The volunteerism is only the outward expression of a country at war.
At a Shabbat table, I heard the story of a woman who calmly stated, “my husband is in the army, my father is in the army and my son is in the army”.
After the Oct 7 attacks, reporting rates in some reserve units passed 100% with personnel showing up who had not even been called up.
One viral video shows a 73-year-old “soldier” visiting his 101-year-old mother and then standing watch in the rain.
And that solidarity is really the untold story of what happened after Oct. 7.
Turn on CNN and you’ll see the same montage of crying old women in hijabs and wrecked buildings that seems to have been running as a constant feed in the region since the rise of cable news, but in Israel, the story is not just the war, it’s also the peace.
Before Oct. 7, Israel had been tearing itself apart along political and religious lines. The underlying tensions haven’t gone away and every Hamas hostage offer calculatedly plays on those same divisions.
But Israel has also come together to a remarkable extent.
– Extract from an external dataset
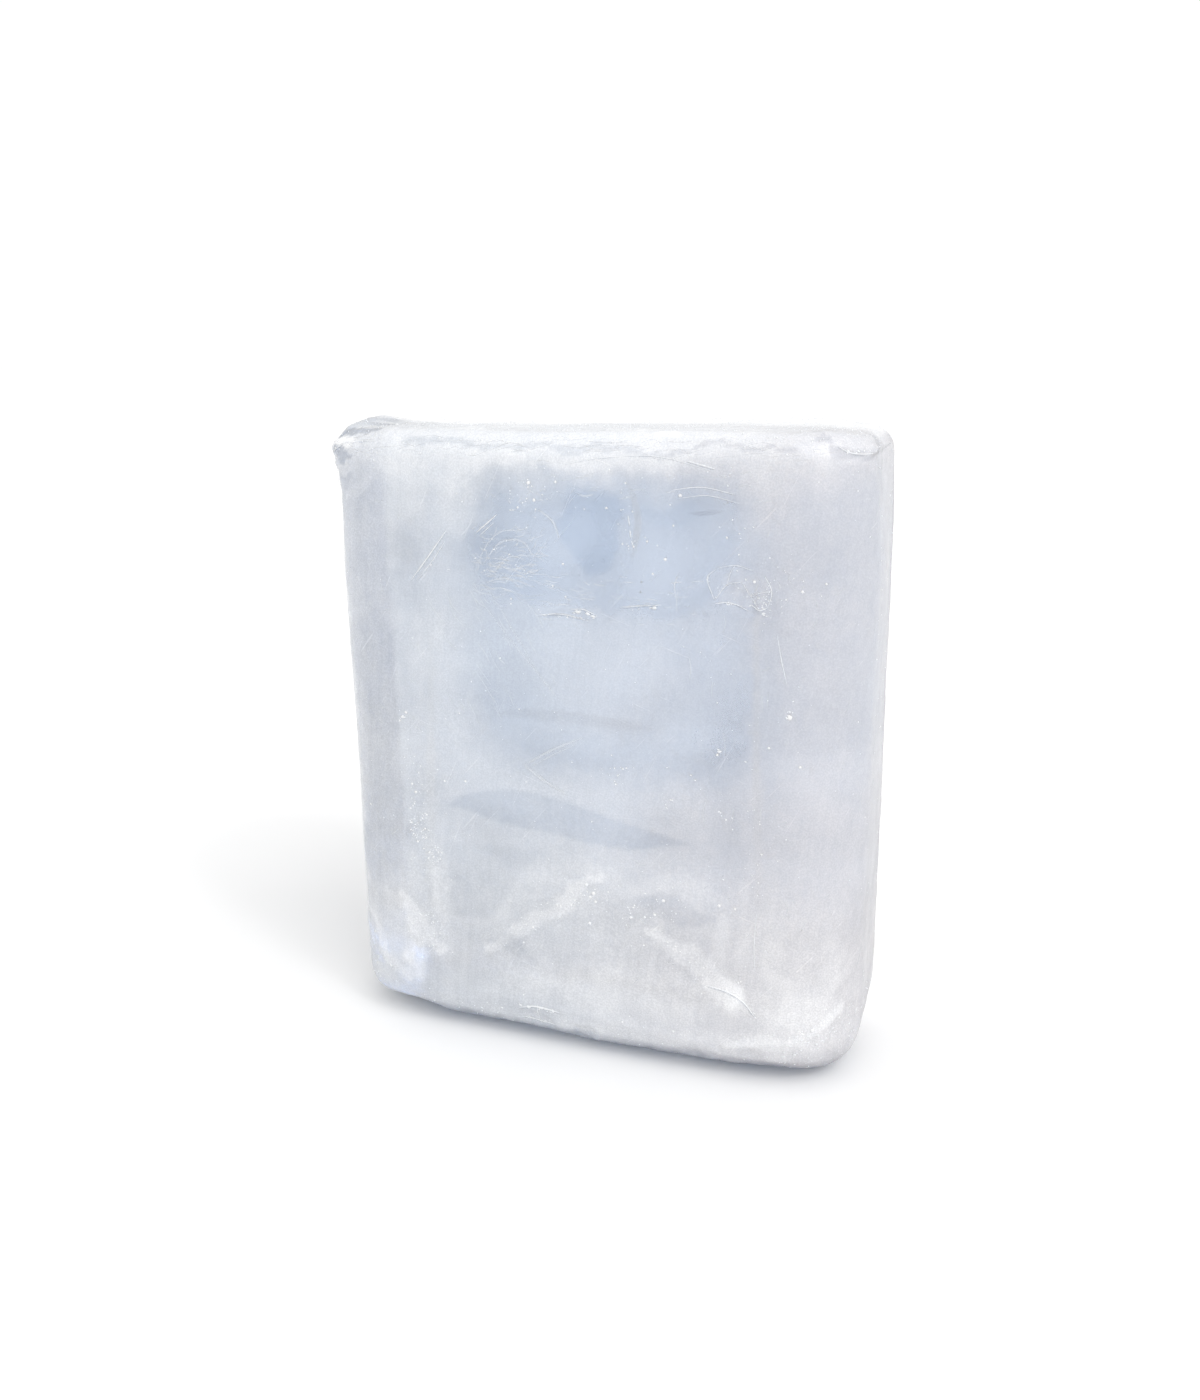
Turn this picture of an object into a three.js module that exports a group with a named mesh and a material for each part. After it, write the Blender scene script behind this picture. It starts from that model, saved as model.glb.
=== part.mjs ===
// Ten pound block of ice: one solid with rounded, slightly melted edges, standing on its flat foot.
// Millimetres, +Z up. The origin is the centre of the foot. The broad front face looks along -Y.
import * as THREE from "three";
import { mergeVertices } from "three/addons/utils/BufferGeometryUtils.js";

// Driving dimensions.
const WIDTH = 212; // along X, at the top
const THICKNESS = 97; // along Y, at the top
const HEIGHT = 248.5; // along Z
const FLARE = 3; // how much further out each wall stands at the foot than at the top
const CORNER_RADIUS = 32; // the four upright edges, seen from above
const TOP_RADIUS = 10; // the edge round the top
const FOOT_RADIUS = 20; // the edge round the foot, which has melted back the most

// How finely the surface is divided.
const CORNER_STEPS = 7; // steps round each upright edge
const BROAD_STEPS = 20; // steps across the front and the back
const NARROW_STEPS = 6; // steps across each end
const WALL_STEPS = 24; // steps up the straight part of the walls
const TOP_STEPS = 4; // steps round the top edge
const FOOT_STEPS = 6; // steps round the foot edge
const CAP_STEPS = 5; // rings from the rim of the top to its middle

// Swells and hollows that melting and handling have left. Each one moves the surface along its
// normal by at most `rise` millimetres, fading over `reach` millimetres from its place.
const SWELLS = [
  { name: "upper left lip", at: [-104, -34, 240], reach: 10, rise: 1.4 },
  { name: "back of the lip", at: [-100, -2, 246], reach: 14, rise: 2.4 },
  { name: "saddle beside the lip", at: [-74, 14, 248], reach: 20, rise: -2.2 },
  { name: "neck under the lip", at: [-106, -24, 224], reach: 13, rise: -1.0 },
  { name: "upper right chip", at: [103, -6, 240], reach: 20, rise: -2.2 },
  { name: "upper right corner", at: [98, 26, 246], reach: 12, rise: -1.4 },
  { name: "top hollow", at: [14, 20, 248], reach: 44, rise: -1.2 },
  { name: "lower left melt", at: [-80, -42, 4], reach: 13, rise: -2.8 },
  { name: "lower left heel", at: [-97, -38, 10], reach: 8, rise: 1.2 },
  { name: "lower right melt", at: [80, -46, 6], reach: 14, rise: -2.0 },
  { name: "lower right heel", at: [103, -32, 9], reach: 9, rise: 1.4 },
  { name: "foot swell", at: [6, -40, 4], reach: 22, rise: 0.9 },
  { name: "left end hollow", at: [-106, -28, 110], reach: 26, rise: -0.6 },
  { name: "front crown", at: [8, -49, 120], reach: 80, rise: 0.8 },
  { name: "back hollow", at: [-14, 49, 150], reach: 70, rise: -1.2 },
  { name: "back lower melt", at: [60, 46, 18], reach: 36, rise: -2.0 },
];

// Slow waves over the whole surface, in millimetres and in turns per millimetre.
const WAVE_HEIGHT = 0.2;
const WAVE_PITCH = [0.009, 0.013, 0.006];

// The share of its height above the foot that a melted point keeps at least.
const LEAST_CLEARANCE = 0.15;

/** The outline at one height, cut back by `inset`, as points with their outward directions. */
function outline(inset, z) {
  const flare = FLARE * (1 - z / HEIGHT);
  const halfX = WIDTH / 2 + flare - CORNER_RADIUS;
  const halfY = THICKNESS / 2 + flare - CORNER_RADIUS;
  const radius = CORNER_RADIUS - inset;
  const corners = [
    { x: halfX, y: -halfY, start: -Math.PI / 2, steps: NARROW_STEPS },
    { x: halfX, y: halfY, start: 0, steps: BROAD_STEPS },
    { x: -halfX, y: halfY, start: Math.PI / 2, steps: NARROW_STEPS },
    { x: -halfX, y: -halfY, start: Math.PI, steps: BROAD_STEPS },
  ];
  const points = [];
  corners.forEach((corner, i) => {
    for (let k = 0; k <= CORNER_STEPS; k++) {
      const angle = corner.start + (k / CORNER_STEPS) * (Math.PI / 2);
      const out = new THREE.Vector2(Math.cos(angle), Math.sin(angle));
      points.push({ at: new THREE.Vector2(corner.x, corner.y).addScaledVector(out, radius), out });
    }
    // The straight side from the end of this corner to the start of the next one.
    const from = points[points.length - 1];
    const next = corners[(i + 1) % corners.length];
    const to = new THREE.Vector2(next.x, next.y).addScaledVector(from.out, radius);
    for (let k = 1; k < corner.steps; k++) {
      points.push({ at: from.at.clone().lerp(to, k / corner.steps), out: from.out });
    }
  });
  return points;
}

/** The rings from the foot to the top: how far each is cut back, its height, slope and share of width. */
function levels() {
  const rings = [{ inset: FOOT_RADIUS, z: 0, slope: -1, share: 1 }];
  for (let k = 1; k <= FOOT_STEPS; k++) {
    const angle = (k / FOOT_STEPS) * (Math.PI / 2);
    rings.push({
      inset: FOOT_RADIUS * (1 - Math.sin(angle)),
      z: FOOT_RADIUS * (1 - Math.cos(angle)),
      slope: -Math.cos(angle),
      share: 1,
    });
  }
  for (let k = 1; k <= WALL_STEPS; k++) {
    const z = FOOT_RADIUS + (k / WALL_STEPS) * (HEIGHT - TOP_RADIUS - FOOT_RADIUS);
    rings.push({ inset: 0, z, slope: 0, share: 1 });
  }
  for (let k = 1; k <= TOP_STEPS; k++) {
    const angle = (k / TOP_STEPS) * (Math.PI / 2);
    rings.push({
      inset: TOP_RADIUS * (1 - Math.cos(angle)),
      z: HEIGHT - TOP_RADIUS * (1 - Math.sin(angle)),
      slope: Math.sin(angle),
      share: 1,
    });
  }
  for (let k = CAP_STEPS - 1; k >= 1; k--) {
    rings.push({ inset: TOP_RADIUS, z: HEIGHT, slope: 1, share: k / CAP_STEPS });
  }
  return rings;
}

/** How far melting has moved the surface outwards at a point. */
function melt(point) {
  const [a, b, c] = WAVE_PITCH.map((pitch, i) => 2 * Math.PI * pitch * point.getComponent(i));
  let rise = WAVE_HEIGHT * (Math.sin(a + 2 * c) + Math.sin(b + c + 1) * Math.cos(a - c));
  for (const swell of SWELLS) {
    const gap = point.distanceTo(new THREE.Vector3(...swell.at)) / swell.reach;
    rise += swell.rise * Math.exp(-gap * gap);
  }
  return rise;
}

/** A point of the surface moved by the melt. The foot stays flat, and nothing sinks below it. */
function melted(point, normal) {
  if (point.z === 0) return point;
  const moved = point.clone().addScaledVector(normal, melt(point));
  moved.z = Math.max(moved.z, LEAST_CLEARANCE * point.z);
  return moved;
}

/** The whole surface as one closed mesh: rings joined by faces, with a fan over each end. */
function iceGeometry() {
  const positions = [];
  const rings = levels().map(({ inset, z, slope, share }) =>
    outline(inset, z).map(({ at, out }) => {
      const level = Math.sqrt(1 - slope * slope);
      const normal = new THREE.Vector3(out.x * level, out.y * level, slope);
      return melted(new THREE.Vector3(at.x * share, at.y * share, z), normal);
    }),
  );
  const around = rings[0].length;
  const foot = new THREE.Vector3(0, 0, 0);
  const top = melted(new THREE.Vector3(0, 0, HEIGHT), new THREE.Vector3(0, 0, 1));
  const face = (...corners) => corners.forEach((p) => positions.push(p.x, p.y, p.z));
  for (let j = 0; j < around; j++) {
    const next = (j + 1) % around;
    face(foot, rings[0][next], rings[0][j]);
    face(top, rings[rings.length - 1][j], rings[rings.length - 1][next]);
    for (let i = 0; i + 1 < rings.length; i++) {
      const [low, high] = [rings[i], rings[i + 1]];
      face(low[j], low[next], high[next]);
      face(low[j], high[next], high[j]);
    }
  }
  const geometry = new THREE.BufferGeometry();
  geometry.setAttribute("position", new THREE.Float32BufferAttribute(positions, 3));
  return mergeVertices(geometry, 1e-3);
}

/** Puts the middle of the box round the solid over the origin, with the foot at height 0. */
function centred(geometry) {
  geometry.computeBoundingBox();
  const middle = geometry.boundingBox.getCenter(new THREE.Vector3());
  return geometry.translate(-middle.x, -middle.y, -geometry.boundingBox.min.z);
}

const ice = new THREE.MeshStandardMaterial({ color: 0xd3dbe6, roughness: 0.35, metalness: 0 });
ice.transparent = true;
ice.opacity = 0.8;

const block = new THREE.Mesh(centred(iceGeometry()), ice);
block.name = "ice_block";

const group = new THREE.Group();
group.add(block);

export default group;
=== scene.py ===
import math

import bmesh
import bpy
import numpy as np
from mathutils import Matrix, Vector, noise
from mathutils.bvhtree import BVHTree


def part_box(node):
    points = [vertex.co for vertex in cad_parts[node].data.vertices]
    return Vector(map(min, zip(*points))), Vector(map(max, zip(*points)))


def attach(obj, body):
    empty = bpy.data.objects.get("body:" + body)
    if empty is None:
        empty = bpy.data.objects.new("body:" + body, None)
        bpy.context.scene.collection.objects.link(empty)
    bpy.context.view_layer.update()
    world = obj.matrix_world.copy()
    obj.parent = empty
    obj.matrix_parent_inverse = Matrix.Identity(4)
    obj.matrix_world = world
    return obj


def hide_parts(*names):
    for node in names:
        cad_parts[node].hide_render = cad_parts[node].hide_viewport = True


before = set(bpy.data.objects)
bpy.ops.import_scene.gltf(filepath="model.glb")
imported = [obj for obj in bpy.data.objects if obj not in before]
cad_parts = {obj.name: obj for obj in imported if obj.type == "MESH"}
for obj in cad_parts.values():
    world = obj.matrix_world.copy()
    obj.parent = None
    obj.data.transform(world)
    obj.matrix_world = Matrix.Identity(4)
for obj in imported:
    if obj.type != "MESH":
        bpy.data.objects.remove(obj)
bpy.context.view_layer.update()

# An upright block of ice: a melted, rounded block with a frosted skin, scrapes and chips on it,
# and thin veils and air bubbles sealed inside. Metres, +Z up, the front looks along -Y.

MM = 0.001
LOW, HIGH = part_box("ice_block")
BODY, NODE, SLOT = "root", "ice_block", "ice"

# ---------------------------------------------------------------------------------------------
# The block's plain shape: that of the solid it stands for, more finely divided.

WIDTH = 212 * MM  # along X, at the top
THICKNESS = 97 * MM  # along Y, at the top
HEIGHT = 248.5 * MM
FLARE = 3 * MM  # how much further out each wall stands at the foot than at the top
CORNER_RADIUS = 32 * MM
TOP_RADIUS = 10 * MM
FOOT_RADIUS = 20 * MM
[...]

That’s not a story that interests the media, but it ought to interest us because our hope for the future also lies in solidarity.
In the years since 9/11, 7/7 or the other numberless Islamic terror atrocities that should have marked an awakening, we have learned all too well that superior weapons are not enough to win a war.
Wars are not just won or lost with firepower but with the spirit of a people. The food baskets, clothing warehouses, volunteer guards, cooks and even gravediggers represent something as important, and perhaps even more important, than a military force: a national spirit.
“I see mothers of soldiers on the front lines volunteering in supermarkets. I see rabbis leaving their communities, traveling 48 hours across multiple countries to return home and fight for their country.”
An email circulating after Oct. 7 read. “I see police officers feeding bottles to babies who no longer have parents. I see teenage girls with flags at 2:30 in the morning dancing for soldiers who have returned to fight who simply cannot believe their eyes.”
The war against Islamic terrorism is not only physical, it is a spiritual war. Fighting it with weapons, but without conviction, with drones but without a national revival, has failed and will go on failing.
Islamic terrorists do not just attack our bodies, they seek to destroy our spirit.
They divide us in order to conquer us, they terrorize us and then play the victims, and they make every effort to convince us of the futility and wrongness of our cause so that they may defeat us.
Israel has long been the canary in the coal mine of Islamic terrorism. It has shown us how to physically fight terrorism. Perhaps it will now show us how to awaken our nations to the war.